The Fair Entitlements Guarantee scheme was designed to be a safety net. It wasn't there to simply pay the entitlements for everybody. Employees' entitlements are the responsibility of the employer. It is to ensure that, for whatever reason a company goes bust, employees are paid in a timely manner and without having to wait for a very long, drawn-out legal process to able to access their entitlements. I think it's probably common ground in this place that, where a firm does go bust for whatever reason, which is always a tragedy—but apart from the tragedy of the firm going under—there are all those people who lose their jobs and all those people who lose their future employment prospects. But, where all those people lose their superannuation, lose their accrued leave and lose unpaid wages, that becomes very, very different.
Within my family, we've been through some of this. One of my sons is a builder. When he was a lot younger, he worked with a very small company. I don't know what the reasons were, but the work dried up. They closed the company down, but there was no money to pay my son. His entitlement was a second-hand drop saw. He left there with nothing in his bank account and nothing to pay for his vehicle or anything like that. He carries a second-hand drop saw because the employer told him that there was no money left. That was certainly before the Fair Entitlements Guarantee scheme, but it shows that these things aren't new. It's been happening for some time. There are people who will restructure their finances and do things like this—or, alternatively, it could be quite legitimate. But, nevertheless, employees can lose out. I would imagine that there would be people on the other side of the House who would probably have a similar experience to that.
There are very clear positives in the provisions of this bill and the way it streamlines and improves the way it acts as a safety net. Part 1 of schedule 1 of the bill amends the act to strengthen the enforcement and recovery options so as to deter and penalise company directors and other persons who engage in or facilitate the transactions that are aimed at preventing or significantly reducing the employer's liability for employees' entitlements in insolvency. What it does is it extends the fault element requirement to initiate criminal proceedings under the act to include 'recklessness' and a significant increasing of the penalties applicable for the entering into arrangements to avoid paying employees' entitlements. It also introduces new civil penalty provisions for avoiding paying employee entitlements, with the objective of the reasonable-person test. I think that, for many, that would be quite significant. But it also extends the standing of parties who can commence compensation proceedings to recoup moneys paid out via the Fair Entitlements Guarantee to the Fair Work Ombudsman, the Australian Taxation Office and the Department of Jobs and Small Business.
As the member for Griffith only just recently said, this bill could be improved by extending it further to incorporate registered organisations, principally trade unions. When you think about it, there are many occupations that are covered by the trade union movement. People of their own volition decide to join a union for one reason—for protection. Unions don't exist under our Constitution. Unions only exist to fulfil a need, and that is the need to protect employees. That's why the unions should have actually been included in this.

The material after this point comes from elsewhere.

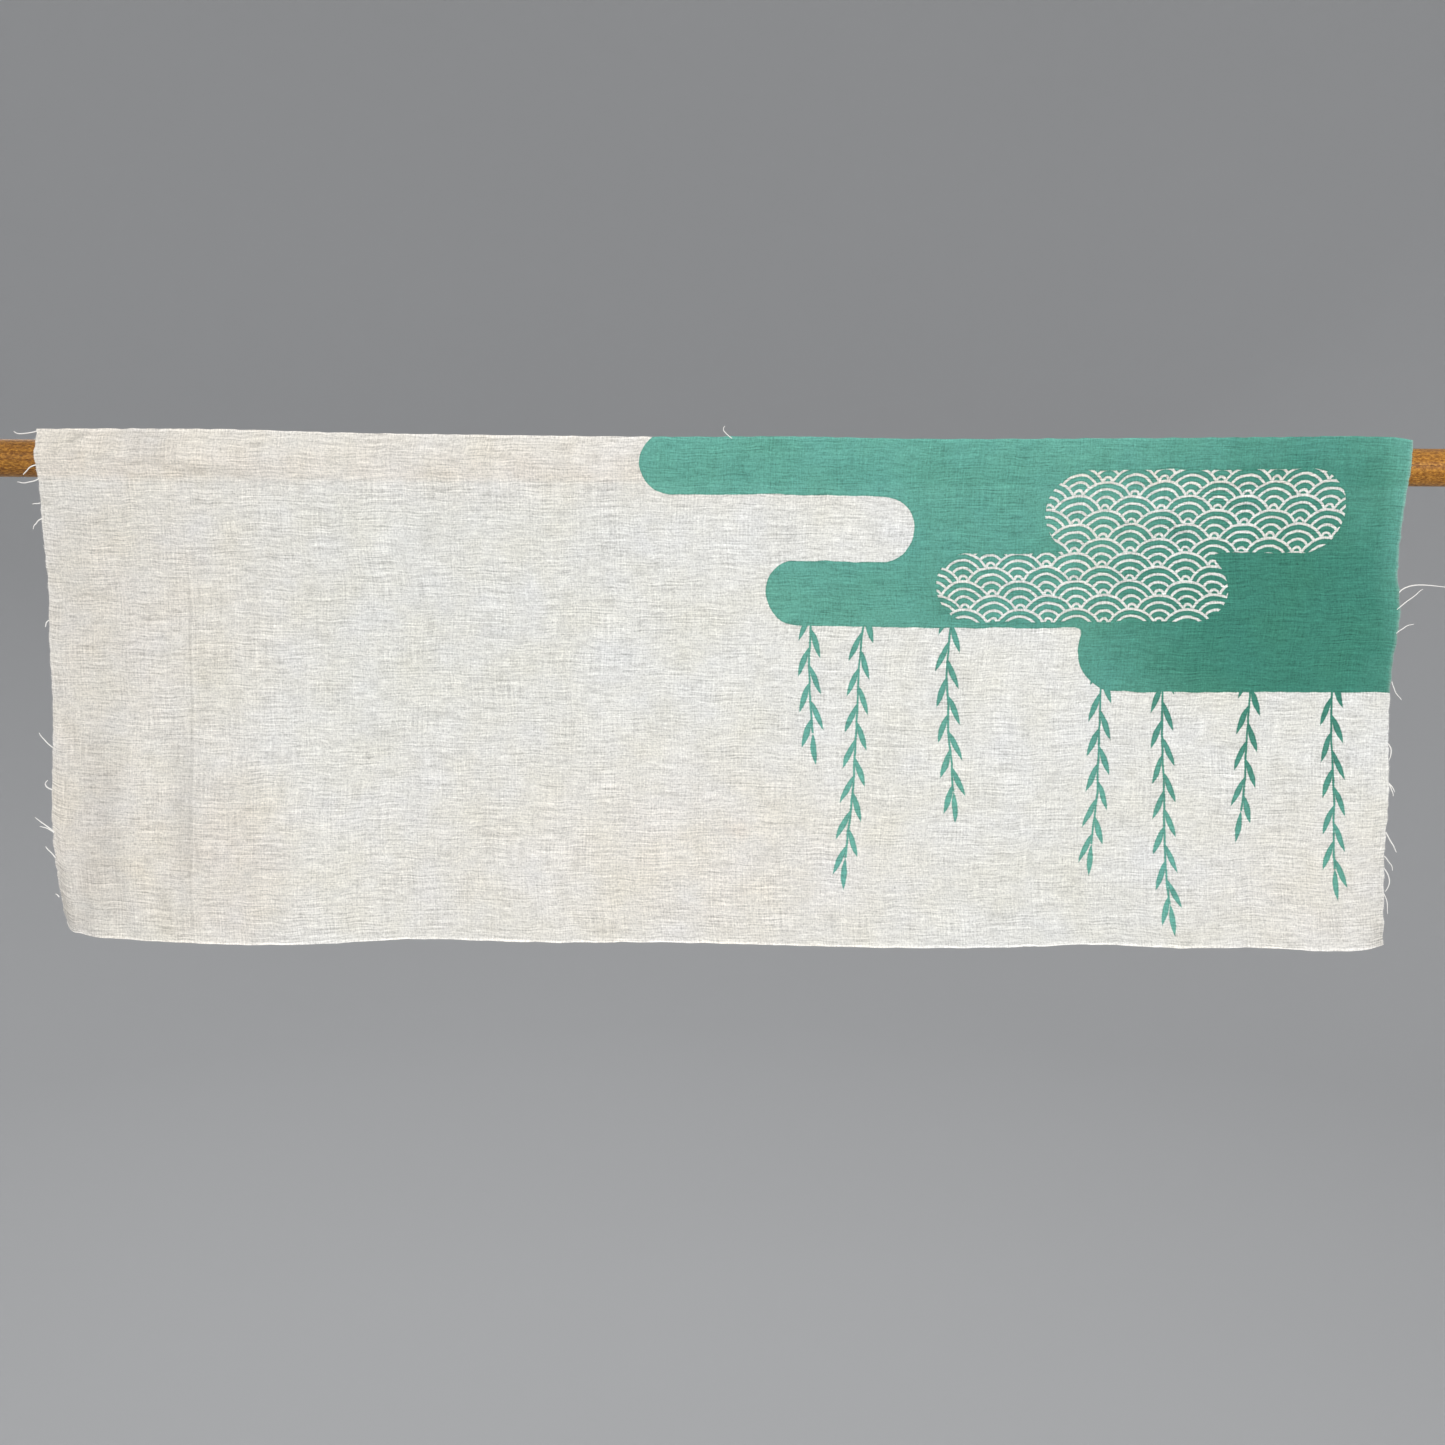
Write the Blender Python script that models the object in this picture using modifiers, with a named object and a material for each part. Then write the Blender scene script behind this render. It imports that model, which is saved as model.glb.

Expecting unions to recover unpaid wages and expecting unions to chase unpaid entitlements would ordinarily be regarded as the bread and butter of the trade union movement—looking after workers. So you have to ask: why would the government purposefully sideline trade unions? There's got to be a reason for it. You'd have to think it goes something along the lines that they have a very clear view when it comes to the trade union movement. They despise the trade union movement. I don't know why.
The only union I've heard mentioned in this place for some time is the CFMMEU—I hope I got all those letters right! But for all the registered trade unions in this country who do good work looking after their members and ensuring that their members are in safe working conditions and safe environments, I just haven't heard this government yet say one good word—not about the trade union movement let alone individual unions in the trade union movement. That's unless you call the National Farmers' Federation a trade union. I suppose it's a registered organisation. I have heard the government mention the National Farmers' Federation occasionally. But their prejudice about the trade union movement is just taking the debate too far when it comes to protection of entitlements, because they know this is what trade unions do. They are in existence to look after workers.
The fact that the government want to try to sideline unions quite frankly leads one to ask, 'Why would you do that?' But, as I remind my colleagues, you shouldn't get too inquiring about this, because we are talking about those opposite, who are the party of Work Choices. I was around when the conservative government of the day introduced Work Choices. It had such an impact throughout the community. The reason why was that Work Choices made it legal for the first time in Australian history to be able to pay people below the award rates of pay. So that's what it's all about. It's no wonder there was such a revolt against the Howard government in 2007 about these things, because people started to understand that people could be paid less than the award rate of pay. It may not have affected the mums and dads out there who had solid jobs or professionals, but the ones who approached me were the parents and the grandparents worried about kids coming up into such a workforce. They did not like to see the government use an anti-union piece of legislation that could impact adversely on their kids and grandchildren.
This bill, as I said at the start, I think actually goes some distance to try to streamline the provisions that allow for the recovery of unpaid entitlements so they're not coming out of the Commonwealth coffers. It is ensuring that the companies that are directly responsible are the ones that are held liable . Even if they enter into arrangements and become liquidated, it also makes it allowable to chase those directors—effectively to follow the money—to see where the assets went and to go after any other entity that benefited from the exchange of assets. They can, too, be held liable in proceedings for the unpaid entitlements for their employees. That is pretty significant when you think that, at this stage, something like 20,000 companies fall under this scenario.
We want people in business to act honestly and with integrity, as we do employees who work for businesses. This should not be something that we need to be focusing on, but it is a reality. It is something that has occurred and is occurring with a fair degree of repetition. But we should ensure that we do everything we can to discourage this form of objectionable behaviour at a corporate level.